You want specifics? I'll give you specifics:

  • The defeat of banking legislation that would have let 1.7 million homeowners restructure their mortgages

  • The warnings of Arlen Specter and Ben Nelson and Olympia Snowe- and, of course, the health insurance lobby- against including a public health plan option in health care reform

  • The complaints- by some Democrats!- against being able to pass health care reform measures with 51 votes in the Senate

  • The trouble Obama's energy/climate change legislation is already running into in both the House and the Senate

  • Complaints against Obama's plan to help students get better deals on college loans at the expense of lenders

  • Complaints from some Democrats about Obama's plan to tax overseas investment and outsourcing of American jobs

The powers that be, who have bestowed millions of dollars in campaign contributions to their friends in the House and Senate, are fighting big change with everything they have.

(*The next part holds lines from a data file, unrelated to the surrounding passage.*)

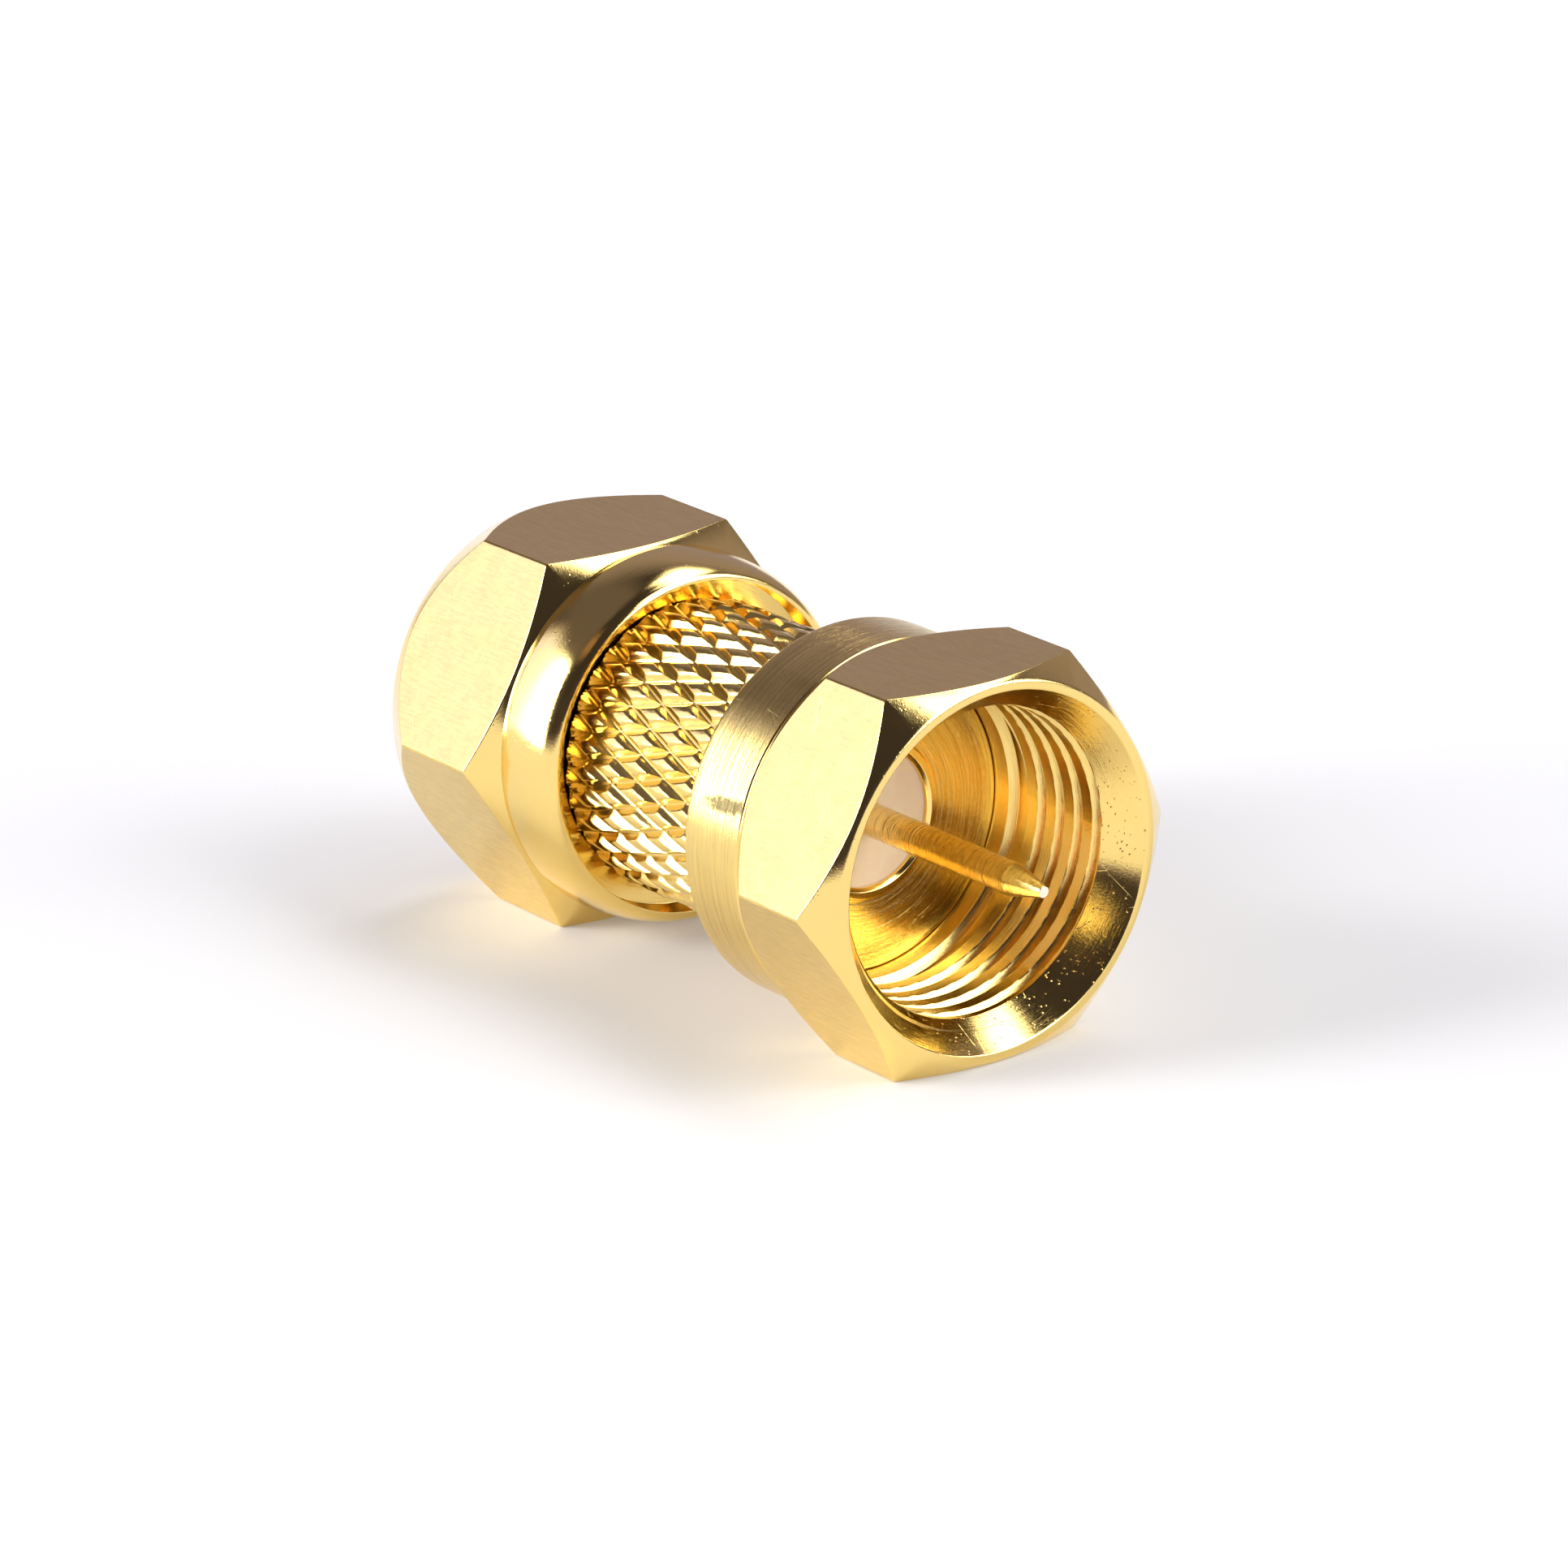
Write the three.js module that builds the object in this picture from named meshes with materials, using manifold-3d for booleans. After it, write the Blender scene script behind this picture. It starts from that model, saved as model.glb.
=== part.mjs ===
// Coaxial plug-to-plug adapter, screw-on type (two free-spinning coupling nuts
// on a knurled barrel, one straight centre pin running right through).
//
// Frame: millimetres. +X is the connector axis, towards end A. +Z is up, with
// one flat of each hexagon facing straight down. The origin is on the axis,
// half way between the two pin tips.
//
// The parts of both ends are drawn for end A, so "front" is +X and "rear" is
// towards the barrel. End B gets them turned half round about Z.
// An _X value is a place along X, an _R value is a radius.
import * as THREE from 'three';
import { mergeVertices } from 'three/addons/utils/BufferGeometryUtils.js';
import Module from 'manifold-3d';

const wasm = await Module();
wasm.setup();

// ---------------------------------------------------------------- dimensions
const SEGMENTS = 48;            // facets round every turned surface

// knurled barrel, the same at both ends
const KNURL_STARTS = 34;        // teeth round the barrel, each hand
const KNURL_HALF = 1.17;        // half the length of one diamond, along X
const KNURL_TIP_R = 4.33;       // flat tops of the diamonds
const KNURL_ROOT_R = 4.10;      // bottom of the grooves
const KNURL_X = 0.78;           // middle of one diamond, along X
const KNURL_ANGLE = 181.7;      // and round the axis, degrees from +Y to +Z
const KNURL_CHAMFER = 0.12;     // length of the chamfer at both ends of the knurl
const KNURL_EDGE_R = 4.02;      // edge of the end faces
const BARREL_END_X = 3.72;      // end face of the knurled length
const NECK_R = 3.4;             // plain neck a nut turns on
const NECK_END_X = 4.31;
const BARREL_BORE_R = 2.92;     // pressed over the post sleeve
const BARREL_STEP_X = 1.55;     // inner end of the press bore
const BARREL_MID_R = 2.08;      // bore of the web in the middle

// posts (flanged bushings, one per end)
const SEAT_X = 4.93;            // seating face for the mating port
const FLANGE_BACK_X = 4.33;
const FLANGE_R = 4.25;
const FLANGE_CHAMFER = 0.15;
const SLEEVE_R = 2.9;
const SLEEVE_END_X = 1.6;
const SLEEVE_CHAMFER = 0.12;
const POST_BORE_R = 2.07;
const LIP_R = 2.32;             // raised lip staked over the insulator
const LIP_X = 5.03;
const LIP_INNER_R = 1.99;
const LIP_TAPER = 0.06;         // the outside narrows by this towards the top
const LIP_CHAMFER = { length: 0.06, depth: 0.05 }; // inner edge: along X, radial
const LIP_GAP = 0.02;           // between the lip and the insulator

// insulators
const INSULATOR_R = 2.05;
const INSULATOR_FRONT_X = 4.84; // recessed behind the seating face
const INSULATOR_REAR_X = 0.9;
const INSULATOR_BORE_R = 0.495;
const INSULATOR_CHAMFER = 0.1;

// centre pin
const PIN_R = 0.475;
const PIN_TIP_X = 12.56;        // flat end of the pin
const PIN_TIP_R = 0.155;
const PIN_CONE_X = 11.2;        // start of the taper
const COLLAR_R = 1.1;           // collar trapped between the insulators
const COLLAR_X = 0.88;

// coupling nuts, common
const HEX_AF = 11.0;            // across flats
const HEX_FLAT_R = HEX_AF / 2;
const HEX_CORNER_R = HEX_AF / Math.sqrt(3);
const NUT_FRONT_X = 10.68;
const MOUTH_R = 5.16;
const FRONT_RIM = 0.1;          // width of the flat front face
const FRONT_EDGE = 0.05;        // length of the edge break round it
const THREAD_MAJOR_R = 4.80;    // 3/8-32 UNEF, internal
const THREAD_MINOR_R = 4.40;
const THREAD_PITCH = 0.79375;
const THREAD_START_X = 6.2;
const THREAD_END_X = 10.2;      // the roots run out into the cone here
const THREAD_TURN = 0.326;      // part of a pitch from THREAD_START_X to a crest, at angle 0
const CREST_WIDTH = 0.22;       // part of a pitch
const LEAD_X = 9.635;           // the lead-in cone meets the thread's crests here
const RELIEF_R = 4.76;
const RELIEF_X = 5.63;
const CHAMBER_R = 4.46;         // clears the post flange
const SHOULDER_FRONT_X = 4.25;  // retaining shoulder
const SHOULDER_REAR_X = 3.80;
const SHOULDER_R = 3.47;
const SKIRT_R = 4.886;          // skirt hanging over the end of the knurl

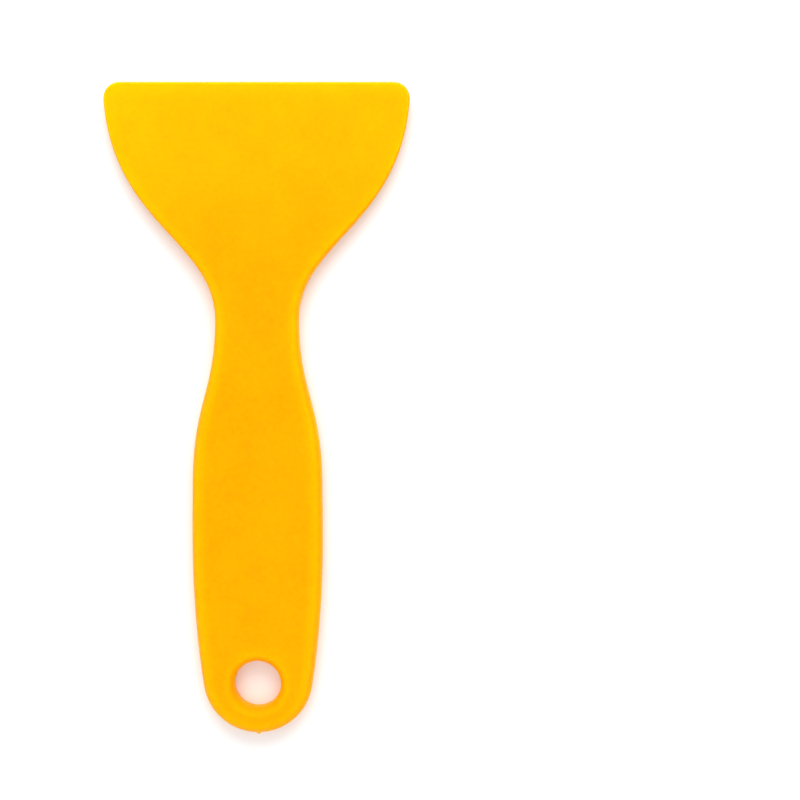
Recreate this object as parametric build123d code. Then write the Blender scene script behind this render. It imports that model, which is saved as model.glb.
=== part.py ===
from build123d import *
import os

# A one-piece moulded squeegee applicator, lying on the flat underside of its grip, in millimetres.
# +Y points from the grip to the working edge, +X to the right and +Z up through the thickness.
# The origin is under the middle of the whole outline, on the plane of the grip's underside.
# Both faces taper alike, so the thin working edge is held off the surface at mid-thickness.

# Driving dimensions
body_length = 125.0      # working edge to the round end of the grip
grip_thickness = 4.0
edge_thickness = 0.9     # at the working edge

# Outline: how far each place is from the working edge, and half its width there
blade_half = 29.2
blade_corner = 3.0       # plan radius of the blade's two corners
neck_from_edge = 45.0
neck_half = 8.0
grip_from_edge = 77.5
grip_half = 12.5
round_end_radius = 10.6
round_end_turn = 9.0     # degrees that the round end stops short of a half circle, on each side

# Outline: how far each curve holds the direction it has at its two ends
blade_hold = (26.7, 15.5)
swell_hold = (14.0, 17.0)
side_hold = (4.0, 18.0)

# Side profile, the same above and below: a flat grip, a long arc, then a straight taper
arc_from_edge = 60.0
taper_from_edge = 21.0

# Edge rounding, growing from the tip to the grip
tip_depth = 4.0          # stretch behind the working edge that has the tip's rounding
tip_rounding = 0.38
grip_rounding = 1.8

# Hang hole
hole_radius = 4.5
hole_from_edge = 115.4
hole_lip = 1.4           # rounding of the hole's two rims

# Trimmed gate on the round end, a small point
gate_height = 0.45
gate_foot = 2.0
gate_tip = 0.5
gate_thickness = 1.2

# The grip's lofted underside isn't an exact plane, so the body is made this much too deep and cut flat.
flattening = 0.005

edge_y = (body_length + gate_height) / 2
sheet = 2 * body_length
arc_run = arc_from_edge - taper_from_edge
arc_radius = arc_run * (arc_run / 2 + taper_from_edge) / (grip_thickness - edge_thickness)


def at(from_edge):
    """Y of the line across the body that is this far from the working edge."""
    return edge_y - from_edge


def thickness(y):
    """Thickness of the body."""
    from_edge = edge_y - y
    into_arc = min(max(arc_from_edge - from_edge, 0), arc_run)
    into_taper = max(taper_from_edge - from_edge, 0)
    return grip_thickness - (into_arc**2 / 2 + into_taper * arc_run) / arc_radius


def upper(y):
    """Height of the upper face."""
    return (grip_thickness + thickness(y)) / 2


def lower(y):
    """Height of the lower face before the grip's underside is cut flat."""
    return (grip_thickness - thickness(y)) / 2 - flattening


def rounding(y):
    """Radius of the long edges."""
    share = (edge_y - y - tip_depth) / (arc_from_edge - tip_depth)
    return tip_rounding + (grip_rounding - tip_rounding) * min(share, 1)


def blade_side():
    """The right side of the outline, from the working edge to the neck."""
    start = Vector(blade_half, edge_y)
    end = Vector(neck_half, at(neck_from_edge))
    return Bezier(start, start - (0, blade_hold[0]), end + (0, blade_hold[1]), end)


def swell_side():
    """The right side of the outline, from the neck to the grip."""
    start = Vector(neck_half, at(neck_from_edge))
    end = Vector(grip_half, at(grip_from_edge))
    return Bezier(start, start - (0, swell_hold[0]), end + (0, swell_hold[1]), end)


def round_end():
    """The end of the outline, a little less than a half circle."""
    centre = (0, at(body_length) + round_end_radius)
    return CenterArc(centre, round_end_radius, -round_end_turn, 2 * round_end_turn - 180)


def grip_side(end_arc):
    """The right side of the outline, from the grip to the round end."""
    start = Vector(grip_half, at(grip_from_edge))
    end = end_arc @ 0
    before_end = end - (end_arc % 0) * side_hold[1]
    return Bezier(start, start - (0, side_hold[0]), before_end, end)


def symmetric_face(right_side, *rest):
    """A flat face between a right side and its mirror image."""
    left_side = [mirror(curve, Plane.YZ) for curve in right_side]
    start = Line(left_side[0] @ 0, right_side[0] @ 0)
    sides = [start, *right_side, *rest, *left_side]
    if not rest:
        sides.append(Line(left_side[-1] @ 1, right_side[-1] @ 1))
    return make_face(sides)


def rims(solid, joint_y):
    """The edges round the upper and lower faces, apart from those on the joint."""
    level = [edge for edge in solid.edges() if edge.bounding_box().size.Z < 0.5]
    return [edge for edge in level if abs(edge.center().Y - joint_y) > 0.01]


def blade_tip():
    """The stretch behind the working edge, with the blade's two corners."""
    joint_y = at(tip_depth)
    side = blade_side()
    joint = Line((0, joint_y), (blade_half, joint_y))
    corner = side.intersect(joint)[0]
    plan = symmetric_face([side.trim(0, side.param_at_point(corner))])
    plan = fillet(plan.vertices().group_by(Axis.Y)[-1], blade_corner)
    block = extrude(plan, grip_thickness)
    profile = Polyline(
        (joint_y, lower(joint_y)),
        (edge_y, lower(edge_y)),
        (edge_y, upper(edge_y)),
        (joint_y, upper(joint_y)),
        close=True,
    )
    tip = block & extrude(Plane.YZ * make_face(profile), sheet, both=True)
    return fillet(rims(tip, joint_y), tip_rounding)


def grip_end():
    """The stretch from the grip's widest place to its round end, with the hang hole."""
    joint_y = at(grip_from_edge)
    end_arc = round_end()
    plan = symmetric_face([grip_side(end_arc)], end_arc)
    block = Pos(0, 0, -flattening) * extrude(plan, grip_thickness + flattening)
    block = fillet(rims(block, joint_y), grip_rounding)
    block -= Pos(0, at(hole_from_edge), 0) * Cylinder(hole_radius, sheet)
    circles = block.edges().filter_by(GeomType.CIRCLE)
    mouths = [circle for circle in circles if abs(circle.radius - hole_radius) < 0.001]
    return fillet(mouths, hole_lip)


def section(place):
    """The rounded cross-section of the body at a place on the right side of its outline."""
    top = upper(place.Y)
    bottom = lower(place.Y)
    plane = Plane((0, place.Y, (top + bottom) / 2), x_dir=(1, 0, 0), z_dir=(0, -1, 0))
    return plane * RectangleRounded(2 * place.X, top - bottom, rounding(place.Y))


def middle(tip, end):
    """The fan, the neck and the first half of the grip, lofted between the other two stretches."""
    first = tip.faces().sort_by(Axis.Y)[0]
    last = end.faces().sort_by(Axis.Y)[-1]
    blade_places = [blade_side() @ share for share in (0.16, 0.28, 0.4, 0.52, 0.64, 0.76, 0.88, 1)]
    swell_places = [swell_side() @ share for share in (0.2, 0.4, 0.6, 0.72, 0.84)]
    between = [section(place) for place in blade_places + swell_places]
    return loft([first, *between, last])


def gate():
    """The trimmed gate on the round end, with its foot sunk into the body."""
    end_y = at(body_length)
    tip_y = end_y - gate_height
    foot_y = end_y + gate_height
    half_foot = gate_foot / 2
    half_tip = gate_tip / 2
    corners = [(-half_foot, foot_y), (-half_foot, end_y), (-half_tip, tip_y)]
    mirrored = [(-x, y) for x, y in reversed(corners)]
    plan = make_face(Polyline(*corners, *mirrored, close=True))
    return Pos(0, 0, (grip_thickness - gate_thickness) / 2) * extrude(plan, gate_thickness)


def squeegee_body():
    tip = blade_tip()
    end = grip_end()
    body = tip + middle(tip, end) + end + gate()
    below = Pos(0, 0, -grip_thickness) * Box(sheet, sheet, 2 * grip_thickness)
    return body - below


os.makedirs("parts", exist_ok=True)
export_step(squeegee_body(), "parts/squeegee_body.step")
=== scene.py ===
import math
import bmesh
import bpy
from mathutils import Matrix, Vector
from mathutils.geometry import interpolate_bezier


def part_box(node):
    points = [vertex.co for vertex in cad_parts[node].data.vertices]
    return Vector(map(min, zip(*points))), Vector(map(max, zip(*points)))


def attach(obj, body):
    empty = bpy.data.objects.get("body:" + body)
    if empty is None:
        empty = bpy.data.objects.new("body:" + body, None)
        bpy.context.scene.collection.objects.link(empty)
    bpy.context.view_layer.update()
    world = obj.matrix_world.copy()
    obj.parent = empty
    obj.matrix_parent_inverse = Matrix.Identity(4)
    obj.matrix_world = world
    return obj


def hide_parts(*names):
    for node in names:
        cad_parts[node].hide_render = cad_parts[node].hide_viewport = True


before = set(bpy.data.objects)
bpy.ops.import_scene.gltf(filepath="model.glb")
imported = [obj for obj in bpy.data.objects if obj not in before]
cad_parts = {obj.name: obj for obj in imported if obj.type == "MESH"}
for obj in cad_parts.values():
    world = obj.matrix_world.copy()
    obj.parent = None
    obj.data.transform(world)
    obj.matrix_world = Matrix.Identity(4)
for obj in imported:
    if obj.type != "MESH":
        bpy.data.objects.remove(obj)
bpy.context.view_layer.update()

mm = 0.001

# the squeegee, in mm; "back" is how far a place lies from the working edge
squeegee = {
    "length": 125.0,
    "gripThick": 4.0,
    "edgeThick": 0.9,
    "bladeHalf": 29.2,
    "cornerRadius": 3.0,
    "cornerGap": 0.15,           # from the end of a corner's arc to the next place on the blade's side
    "neckHalf": 8.0, "neckBack": 45.0,
    "gripHalf": 12.5, "gripBack": 77.5,
    "endRadius": 10.6,
    "endShort": 9.0,             # degrees short of a half circle, each side
    "bladeHold": (26.7, 15.5),   # how far each curve keeps the direction of its two ends
    "swellHold": (14.0, 17.0),
    "sideHold": (4.0, 18.0),
    "arcBack": 60.0,             # both faces bend towards each other from here
    "taperBack": 21.0,           # and run straight from here to the edge
    "tipDepth": 4.0,
    "tipRound": 0.38,
    "gripRound": 1.8,
    "holeRadius": 4.5, "holeBack": 115.4, "holeLip": 1.4,
    "ringBack": 103.0,           # from here the faces run round the hang hole
    "ringShares": (0.3, 0.65, 1),
    "flatStrip": 0.2,            # kept beside each rounded edge, so the flat faces shade flat
    "weld": 0.002,               # vertices closer than this become one
    "cornerSteps": 10, "bladeSteps": 70, "swellSteps": 32, "sideSteps": 40, "endSteps": 30,
    "roundSteps": 10,
    "columns": 16,
}

# the trimmed gate, a small point on the round end, in mm
gate = {
    "footHalf": 0.8, "footThick": 1.1,
    "footReach": 1.0,            # how far from the round end its foot may lie
    "length": 0.42,
    "narrowing": (0.7, 0.45),    # what each half of its length leaves of its width
    "lean": 0.15,                # the snipped tip leans to the right
}

# what the station layer holds on vertices that aren't on the outline
inSheet = -1
roundHole = -2


def bezier(knot, handle, otherHandle, otherKnot, count):
    return [p.to_2d() for p in interpolate_bezier(knot, handle, otherHandle, otherKnot, count + 1)]


def arc(middle, radius, fromTurn, toTurn, count):
    turns = [math.radians(fromTurn + (toTurn - fromTurn) * i / count) for i in range(count + 1)]
    return [middle + radius * Vector((math.cos(turn), math.sin(turn))) for turn in turns]


def rightSide(q):
    # from the blade's corner to the round end, as half width and back
    radius = q["cornerRadius"]
    neck = (q["neckHalf"], q["neckBack"])
    grip = (q["gripHalf"], q["gripBack"])
    blade = bezier((q["bladeHalf"], 0), (q["bladeHalf"], q["bladeHold"][0]),
                   (neck[0], neck[1] - q["bladeHold"][1]), neck, q["bladeSteps"])
    blade = [p for p in blade if p.y > radius + q["cornerGap"]]
    corner = arc(Vector((blade[0].x - radius, radius)), radius, -90, 0, q["cornerSteps"])
    swell = bezier(neck, (neck[0], neck[1] + q["swellHold"][0]),
                   (grip[0], grip[1] - q["swellHold"][1]), grip, q["swellSteps"])
    end = arc(Vector((0, q["length"] - q["endRadius"])), q["endRadius"], q["endShort"], 90, q["endSteps"])
    lean = math.radians(q["endShort"])
    beforeEnd = end[0] - q["sideHold"][1] * Vector((-math.sin(lean), math.cos(lean)))
    side = bezier(grip, (grip[0], grip[1] + q["sideHold"][0]), beforeEnd, end[0], q["sideSteps"])
    return corner + blade + swell[1:] + side[1:] + end[1:]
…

I'm glad we have a president who is fighting for big change on most of these issues (in spite of my periodic complaints about his banking policies), and I'm glad the Democratic leadership in Congress is on the right side of most of these issues. What we need now is some more Senators who will stand on the right side of history, and who will say yes to big change. And we need a progressive movement that rises up and battles the powers that be every inch of the way.